Gente desagradecida que no falta en este (Tercer) Mundo dice que lo único que cambió el presidente fue a sí mismo, que olvidó sus promesas de campaña y que apenas se le conoce: así tan duro, tan distante, tan seguro de que todo lo suyo está de maravillas, tan camorrero… y tan blanco.
En un rincón oscuro de Guantánamo los hombres de Barack Hussein Obama imparten a los presos, libre de impuestos, un curso avanzado de submarinismo terrestre. Sólo suspenden aquellos alumnos, musulmanes, por cierto, que incurren en el descuido de asfixiarse.
En su agonía, algunos reos creen que todavía es Bush quien gobierna el universo porque desde su alambrada caribeña la muerte sigue igual: la tecnología de punta es literalmente punzante en los interrogatorios y el pregonero del cambio resultó ser apenas un vaquero negro que paga y cobra recompensas, sostiene el desalme nuclear y conserva la garra en Iraq.

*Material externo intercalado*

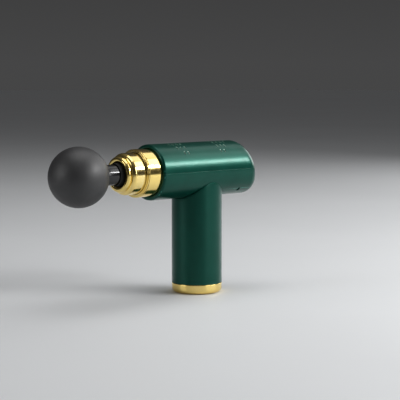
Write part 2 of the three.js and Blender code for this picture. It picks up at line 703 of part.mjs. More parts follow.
const usbOuter = slot(USB_H, USB_W, boardFace + 0.2, -0.6, 4).rotateZ(Math.PI / 2);
const usbInner = slot(USB_H - 2 * USB_WALL, USB_W - 2 * USB_WALL, -20, 2, 4).rotateZ(Math.PI / 2);
add('usb_shell', onPanel(cut(usbOuter, usbInner), 0, -USB_DROP), STEEL());
add('usb_tongue', onPanel(join(
  box(6.7, 2, 1.6, 0, 0, boardFace + 1.1),
  box(6.4, 0.7, 6, 0, 0, boardFace + 4.4),
), 0, -USB_DROP), BLACK());

export default group;
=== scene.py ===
"""Looks of the compact massage gun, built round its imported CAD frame. Metres, +Z up, ball head to -X."""
import json
import math

import bmesh
import bpy
from mathutils import Matrix, Vector


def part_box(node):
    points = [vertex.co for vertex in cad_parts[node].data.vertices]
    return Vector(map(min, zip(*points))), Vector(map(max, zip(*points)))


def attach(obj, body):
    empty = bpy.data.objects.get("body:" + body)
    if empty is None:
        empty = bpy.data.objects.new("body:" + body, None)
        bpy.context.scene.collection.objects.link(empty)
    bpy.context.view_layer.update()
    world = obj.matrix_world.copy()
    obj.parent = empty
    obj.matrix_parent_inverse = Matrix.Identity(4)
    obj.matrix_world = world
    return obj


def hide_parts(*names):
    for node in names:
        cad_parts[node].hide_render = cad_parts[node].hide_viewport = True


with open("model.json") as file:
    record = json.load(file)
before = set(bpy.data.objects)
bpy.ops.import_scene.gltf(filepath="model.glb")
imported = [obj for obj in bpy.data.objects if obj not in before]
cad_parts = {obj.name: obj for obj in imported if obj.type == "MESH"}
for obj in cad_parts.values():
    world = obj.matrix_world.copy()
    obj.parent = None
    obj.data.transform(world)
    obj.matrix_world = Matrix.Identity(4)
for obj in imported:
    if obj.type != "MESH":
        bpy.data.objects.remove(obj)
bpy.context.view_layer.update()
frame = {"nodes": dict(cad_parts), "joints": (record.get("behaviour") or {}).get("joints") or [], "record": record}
MM = 0.001

# ---- camera: the photograph's viewing angle ----
VIEW_AZIMUTH = -41.22      # degrees, 0 looks along +Y
VIEW_ELEVATION = 5.95
VIEW_DISTANCE = 1.2082
VIEW_AIM = Vector((0.0003, -0.0042, 0.0847))
LENS_MM = 118.86


def make_camera():
    a, e = math.radians(VIEW_AZIMUTH), math.radians(VIEW_ELEVATION)
    forward = Vector((-math.sin(a) * math.cos(e), math.cos(a) * math.cos(e), -math.sin(e)))
    camera = bpy.data.objects.new("camera", bpy.data.cameras.new("camera"))
    camera.location = VIEW_AIM - forward * VIEW_DISTANCE
    camera.rotation_euler = forward.to_track_quat("-Z", "Y").to_euler()
    camera.data.lens = LENS_MM
    camera.data.sensor_width = 36
    camera.data.clip_start = 0.01
    camera.data.clip_end = 50
    bpy.context.scene.collection.objects.link(camera)
    bpy.context.scene.camera = camera
    return forward


FORWARD = make_camera()


# ---- driving dimensions, read from the frame ----
def middle(node):
    low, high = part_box(node)
    return (low + high) / 2


def size(node):
    low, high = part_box(node)
    return high - low


def joint(name):
    return next(j for j in frame["joints"] if j["name"] == name)


AXIS_Z = middle("nose_bead").z
press = Vector(joint("button_press")["axis"])
LEAN = math.atan2(-press.z, -press.x)             # how far the rear face leans back
REAR_X = middle("rear_panel").x + 1.2 * MM        # rear face on the barrel's axis
LEAN_START = 30 * MM                              # the barrel is straight in front of this
FRONT_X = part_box("barrel_upper")[0].x
BARREL_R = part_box("barrel_upper")[1].z - AXIS_Z
WALL = 1.8 * MM
HANDLE_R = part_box("handle_tube")[1].y
FOOT_TOP = 8.8 * MM
SLEEVE_R = 21.4 * MM
NOSE_R = size("nose_cap").z / 2
BEAD_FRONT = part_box("nose_bead")[0].x
BEAD_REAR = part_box("nose_bead")[1].x
BEAD_R = size("nose_bead").z / 2
COLLAR_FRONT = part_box("bore_gasket")[0].x
COLLAR_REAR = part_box("bore_gasket")[1].x
COLLAR_R = size("bore_gasket").z / 2
LIP_X = -92.15 * MM
LIP_R = 13.15 * MM
LIP_ROLL = 2.75 * MM
SHOULDER_X = -84.1 * MM
SHOULDER_ROUND = 3.6 * MM
BALL_R = size("foam_ball").z / 2
BALL_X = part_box("foam_ball")[0].x + BALL_R
STEM_R = size("head_stem").z / 2
PLUNGER_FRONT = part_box("plunger")[0].x
PANEL_R = 19.9 * MM
GAP = 0.3 * MM


# ---- mesh helpers ----
SHARP_ANGLE = 32                    # degrees; edges sharper than this are shaded as edges
EASE_STEPS = (0.12, 0.35, 0.7)      # extra rows beside a part turn's caps, in units of its ease
EASE_PULL = (1.0, 0.5, 0.12, 0.02)  # how far the cap and each of those rows is pulled in
EASE_RIM = 0.95                     # only the outermost part of the radius is pulled in


def arc(along, radius, r, start, end, steps=8, across=None):
    """Profile points round a centre; angles in degrees from the +along direction.

    across stretches the arc in the radial direction.
    """
    angles = [math.radians(start + (end - start) * i / steps) for i in range(steps + 1)]
    return [(along + r * math.cos(a), radius + (across or r) * math.sin(a)) for a in angles]


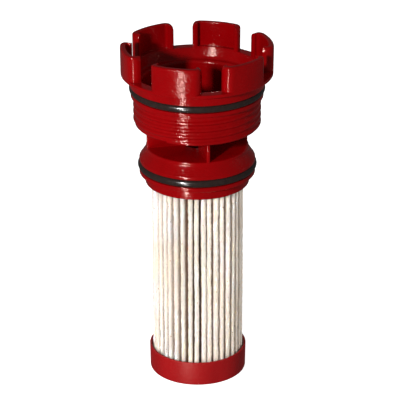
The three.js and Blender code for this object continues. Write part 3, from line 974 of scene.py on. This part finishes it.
def look(thing, at, roll=0.0):
    """Turns a camera or light towards a point."""
    back = thing.location - Vector(at) * MM
    turn = back.to_track_quat("Z", "Y").to_matrix() @ Matrix.Rotation(math.radians(roll), 3, "Z")
    thing.rotation_euler = turn.to_euler()


def add_camera():
    """The camera that was fitted to the photograph."""
    data = bpy.data.cameras.new("camera")
    data.lens = CAMERA_LENS
    camera = bpy.data.objects.new("camera", data)
    bpy.context.scene.collection.objects.link(camera)
    target = Vector(CAMERA_TARGET)
    camera.location = (target + direction(CAMERA_AZIMUTH, CAMERA_ELEVATION) * CAMERA_DISTANCE) * MM
    look(camera, CAMERA_TARGET, CAMERA_ROLL)
    bpy.context.scene.camera = camera


def add_lamp(name, azimuth, elevation, width, height, power):
    """A rectangular studio lamp aimed at the filter."""
    data = bpy.data.lights.new(name, "AREA")
    data.shape = "RECTANGLE"
    data.size = width * MM
    data.size_y = height * MM
    data.energy = power
    lamp = bpy.data.objects.new(name, data)
    bpy.context.scene.collection.objects.link(lamp)
    lamp.location = (Vector(LAMP_CENTRE) + direction(azimuth, elevation) * LAMP_DISTANCE) * MM
    look(lamp, LAMP_CENTRE)
    return lamp


def add_fill(name, fill):
    """A large weak lamp that lifts the shadows without showing as a highlight."""
    lamp = add_lamp(name, fill["azimuth"], fill["elevation"], FILL_SIZE, FILL_SIZE, fill["power"])
    lamp.visible_glossy = False
    return lamp


def add_floor():
    """A plain pale floor, over-exposed as it is seen but throwing little light at the filter."""
    mesh = bmesh.new()
    ends = (-FLOOR_HALF, FLOOR_HALF)
    add_grid(mesh, [[(x, y, FLOOR_Z) for x in ends] for y in ends])
    bmesh.ops.scale(mesh, vec=(MM, MM, MM), verts=mesh.verts)
    data = bpy.data.meshes.new("floor")
    mesh.to_mesh(data)
    mesh.free()
    settings = {"Roughness": 0.9, "Specular IOR Level": 0.1, "Emission Color": (1, 1, 1, 1)}
    material, tree, shader, place = new_material("floor_paper", settings)
    seen = add_node(tree, "ShaderNodeLightPath").outputs["Is Camera Ray"]
    cloud = remap(tree, grain(tree, place, FLOOR_CLOUD_SIZE), 0, 1, *FLOOR_TONES)
    shade = remap(tree, seen, 0, 1, FLOOR_BOUNCE, 2 * FLOOR_BOUNCE)
    tone = add_node(tree, "ShaderNodeMath", {0: cloud, 1: shade}, operation="MULTIPLY")
    tree.links.new(tone.outputs[0], shader.inputs["Base Color"])
    tree.links.new(remap(tree, seen, 0, 1, 0, FLOOR_GLOW), shader.inputs["Emission Strength"])
    data.materials.append(material)
    floor = bpy.data.objects.new("floor", data)
    floor.visible_shadow = False
    floor.visible_glossy = False
    bpy.context.scene.collection.objects.link(floor)


def add_surroundings():
    """White surroundings that light the filter less than they look."""
    world = bpy.data.worlds.new("surroundings")
    bpy.context.scene.world = world
    world.use_nodes = True
    tree = world.node_tree
    background = tree.nodes["Background"]
    background.inputs["Color"].default_value = (1, 1, 1, 1)
    path = add_node(tree, "ShaderNodeLightPath")
    glossy, seen = path.outputs["Is Glossy Ray"], path.outputs["Is Camera Ray"]
    lighting = remap(tree, glossy, 0, 1, SURROUND_LIGHT, SURROUND_REFLECTION)
    strength = add_node(tree, "ShaderNodeMath", {0: lighting, 1: seen}, operation="MAXIMUM")
    tree.links.new(strength.outputs[0], background.inputs["Strength"])


add_floor()
add_surroundings()
add_camera()
add_lamp("lamp", LAMP_AZIMUTH, LAMP_ELEVATION, LAMP_SIZE, LAMP_SIZE, LAMP_POWER)
add_lamp(
    "lamp_mirrored_by_table",
    TABLE_IMAGE_AZIMUTH,
    -LAMP_ELEVATION,
    TABLE_IMAGE_WIDTH,
    TABLE_IMAGE_HEIGHT,
    LAMP_POWER * TABLE_GLOSS,
)
add_fill("right_fill", RIGHT_FILL)
add_fill("back_fill", BACK_FILL)
paper_fill = add_fill("paper_fill", PAPER_FILL)
paper_fill.light_linking.receiver_collection = bpy.data.collections.new("lit_by_paper_fill")
paper_fill.light_linking.receiver_collection.objects.link(paper)
bpy.context.scene.view_settings.view_transform = "Standard"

Esto es un trabalenguas: para que el otro no hablara, un B. Obama armado y hablador mató a un Osama B. tan desarmado como aquellas mujeres indefensas que en un septiembre explosivo se lanzaron de dos Torres de humo con miedo gemelo, pidiendo milagros a la gravedad.
Tienen las manos de Hussein el mismo color púrpura que manchaba las palmas de Laden. Y en los hijos del terrorista (Al) caído vivirá para siempre el mismo horror que sufrirán sin descanso los huérfanos en la tierra del “terrorante” que lo derribó, no con aviones civiles sino con helicópteros militares.
El odio hiede igual en cualquier parte. Un negro lampiño y un blanco barbado: dos hombres distintos. Dos hambres comunes. Dos árabes nombres que se tocan. Dos “bienes” tan males que se truecan. Sin embargo no podemos decir que el lóbrego César que padecemos no ha cambiado nada. Recordemos, señores, seamos justos… recordemos que en seguida que llegó a su Cosa Blanca cambió la limosina.